In its early years, New Canton was known as a rowdy place, with as many as three saloons in a town of less than 40 houses. Iron and gold mines were in operation all around New Canton from the mid-18th until the mid-19th century. The remains of the iron foundry and several mines still exist today.

=== Mid-19th century ===
The only church ever built in New Canton was Trinity Presbyterian which was constructed in 1840. It still exists in the original building as a functioning church. A private one-room Catholic chapel was constructed by local merchant John Thomas McKenna in the mid-1880s. It later served as the New Canton post office until the mid-1960s and it also exists to this day.

In 1840, the James River and Kanawha Canal was constructed adjacent to the north bank of the river (opposite New Canton) and opened to traffic. The canal was used by packet and freight boats which replaced the earlier shallow-draft batteau boats used before the canal for commerce. These boats brought goods and passengers to and from Richmond and points beyond. A bridge was built to connect the canal to the New Canton side.

Long a dream of early Virginians such as George Washington, who was a surveyor early in his career, the canal was never completed as envisioned. However, the canal in the area of New Canton was used until both it and the bridge were destroyed by Union forces during the Civil War (1861–1865). The canal was repaired after the war, but traffic never returned to pre-war levels as railroads were becoming more numerous and popular.

After many years of attempts to compete successfully with the ever-expanding network of railroads, the James River and Kanawha Canal was conveyed to a new railroad company by a deed dated March 4, 1880. Railroad construction workers promptly started laying tracks on the towpath. The new Richmond and Allegheny Railroad offered a water-level route from the Appalachian Mountains just east of West Virginia near Jackson's River Station (now Clifton Forge) through the Blue Ridge Mountains at Balcony Falls to Richmond. In 1888 the railroad was leased, and later purchased, by Collis P. Huntington's Chesapeake and Ohio Railway.

=== Late 19th and early 20th century ===
In the mid-1880s major change came to New Canton when a railroad bridge was constructed over the James River, connecting the Bremo Bluff side to the New Canton side. A new road was constructed a few hundred feet to the west of the old ferry road to service the new bridge. Planks were laid on the bridge which allowed wagon and foot traffic as well as rail traffic. The locals named the bridge the "Combination Bridge" because of this. The old ferry and its connecting road fell into disuse and were gradually abandoned.

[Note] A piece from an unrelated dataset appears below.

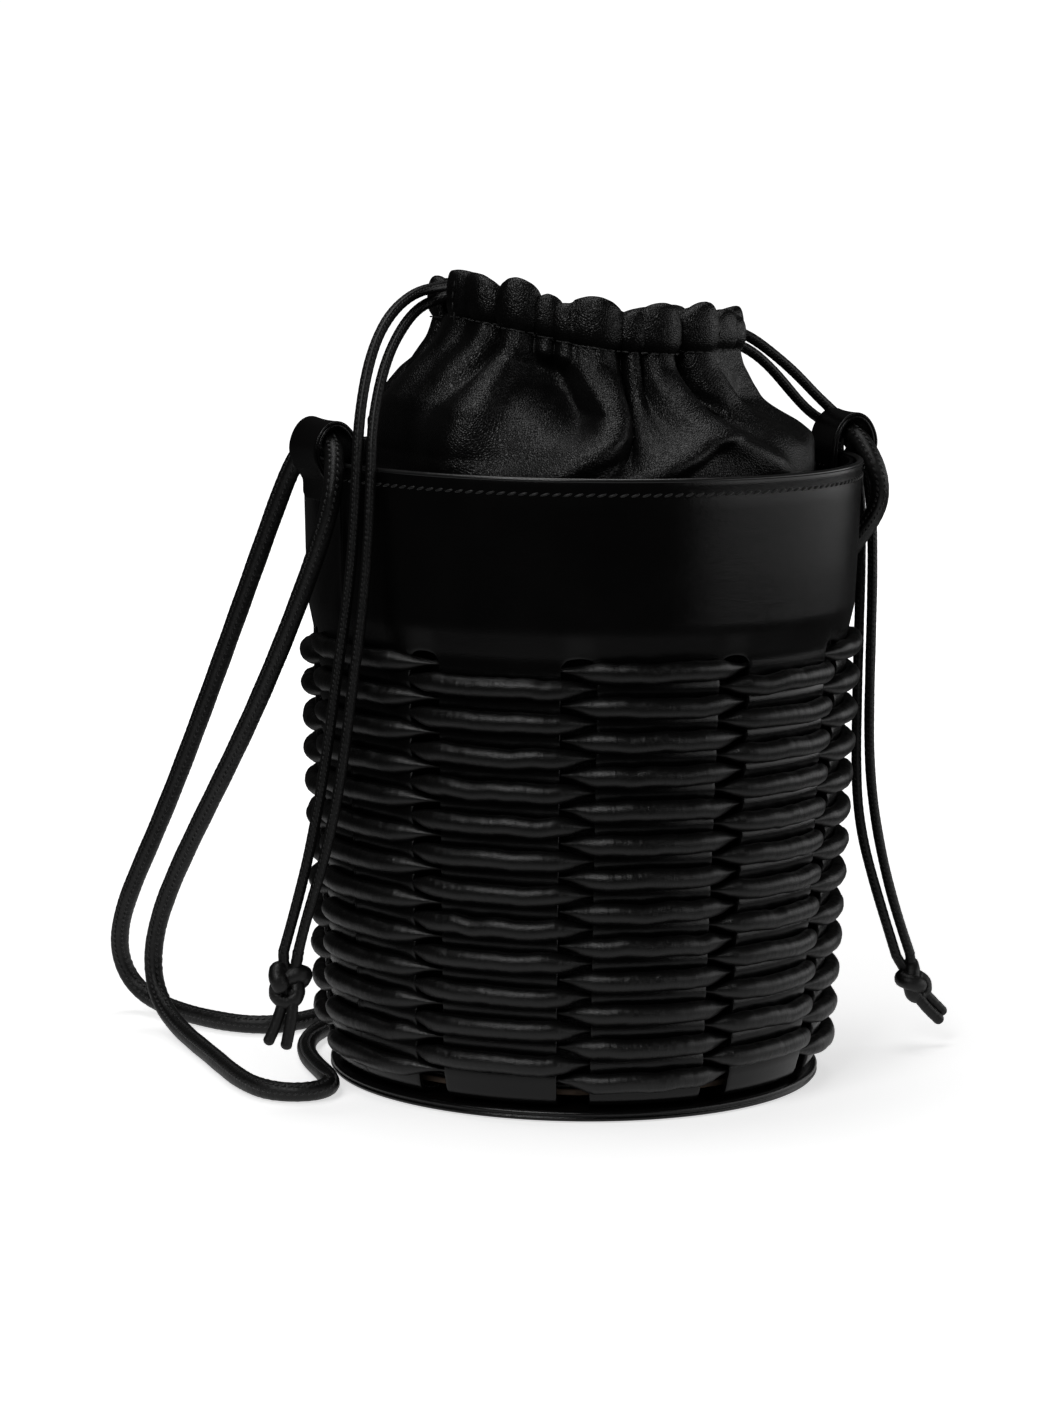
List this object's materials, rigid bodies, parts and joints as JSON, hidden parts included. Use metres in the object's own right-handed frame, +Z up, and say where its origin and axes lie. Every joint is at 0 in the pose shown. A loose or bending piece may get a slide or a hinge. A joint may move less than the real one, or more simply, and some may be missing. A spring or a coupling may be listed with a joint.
{
  "type": "woven leather bucket bag",
  "caption": "Bucket bag: a leather band slit into stakes and woven with leather cords, a gathered drawstring pouch inside, knotted drawcords and a rolled cord strap.",
  "frame": {"origin": "centre of the base's underside", "axes": "+Z up along the height, X through the two strap loops, -Y towards the front"},
  "size_m": [0.2471, 0.2074, 0.2522],
  "materials": {
    "band_leather": "glossy black box calf with a polished painted edge",
    "weave_leather": "glossy black leather cord, finely wrinkled across its length",
    "pouch_leather": "soft satin black nappa leather with a fine grain",
    "cord_leather": "satin black rolled leather cord with a stitched seam",
    "base_board": "matt brown leather board, hidden inside the base"
  },
  "bodies": {
    "basket": {"front_panel": "band_leather", "back_panel": "band_leather", "rim_facing": "band_leather", "left_strap_loop": "band_leather", "right_strap_loop": "band_leather", "base_disc": "band_leather", "base_stiffener": "base_board", "insole": "pouch_leather", "strap_cord": "cord_leather", "strap_knot": "cord_leather", "weaver_01": "weave_leather", "weaver_02": "weave_leather", "weaver_03": "weave_leather", "weaver_04": "weave_leather", "weaver_05": "weave_leather", "weaver_06": "weave_leather", "weaver_07": "weave_leather", "weaver_08": "weave_leather", "weaver_09": "weave_leather", "weaver_10": "weave_leather", "weaver_11": "weave_leather", "weaver_12": "weave_leather", "weaver_13": "weave_leather", "weaver_14": "weave_leather", "weaver_15": "weave_leather", "weaver_16": "weave_leather", "weaver_17": "weave_leather", "weaver_18": "weave_leather", "weaver_19": "weave_leather", "weaver_20": "weave_leather", "weaver_21": "weave_leather", "weaver_22": "weave_leather", "weaver_23": "weave_leather", "weaver_24": "weave_leather", "weaver_25": "weave_leather"},
    "pouch": {"pouch_body": "pouch_leather", "front_channel": "pouch_leather", "back_channel": "pouch_leather", "left_drawcord_run": "cord_leather", "right_drawcord_run": "cord_leather"},
    "left_cords": {"left_rear_cord": "cord_leather", "left_front_cord": "cord_leather", "left_knot": "cord_leather"},
    "right_cords": {"right_rear_cord": "cord_leather", "right_front_cord": "cord_leather", "right_knot": "cord_leather"}
  },
  "joints": [
    {"name": "pouch_lift", "type": "slide", "parent": "basket", "child": "pouch", "axis": [0, 0, 1], "range_m": [0, 0.22]},
    {"name": "left_cords_swing", "type": "hinge", "parent": "pouch", "child": "left_cords", "pos_m": [-0.044, 0, 0.246], "axis": [0, 1, 0], "range_deg": [0, 70]},
    {"name": "right_cords_swing", "type": "hinge", "parent": "pouch", "child": "right_cords", "pos_m": [0.044, 0, 0.232], "axis": [0, -1, 0], "range_deg": [0, 35]}
  ]
}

New Canton never became a "boom town" but it did have considerable commerce and enterprise in the 19th and early 20th centuries. There was a tan yard, a grist mill, a tobacco warehouse, a saw mill, several bars, a hotel, several general stores and a post office. In the early 20th century, there were gas pumps, a Ford automobile dealership and an orchard as well.

=== Contemporary history ===
As motorcars became popular early in the 20th century, they too began using the bridge and the road down to the river became a highway for the ever-increasing motor vehicle traffic. The main highway that was to become U.S. Route 15 actually ran right through New Canton. This brought a boom in commerce to New Canton but it was to be short lived. In 1934, a new highway bridge opened a few hundred feet to the west of the town, effectively a bypass isolating New Canton from through traffic.

Commerce gradually wound down in the latter half of the 20th century. The village now has no commercial establishments and there are less than ten occupied houses on the original 45 lots. The most active part of town is the post office which has remained in continuous operation, in several different buildings, since the early 19th century. This post office serves a wide area around the village itself.

== Notable person ==
Carter G. Woodson (1875–1950) was an African-American who was born and raised in the New Canton area of Buckingham County. He became a noted teacher, educator, and historian. He is best known for establishing Black History Week, which has evolved into Black History Month. Dr. Woodson is known as the Father of Black History.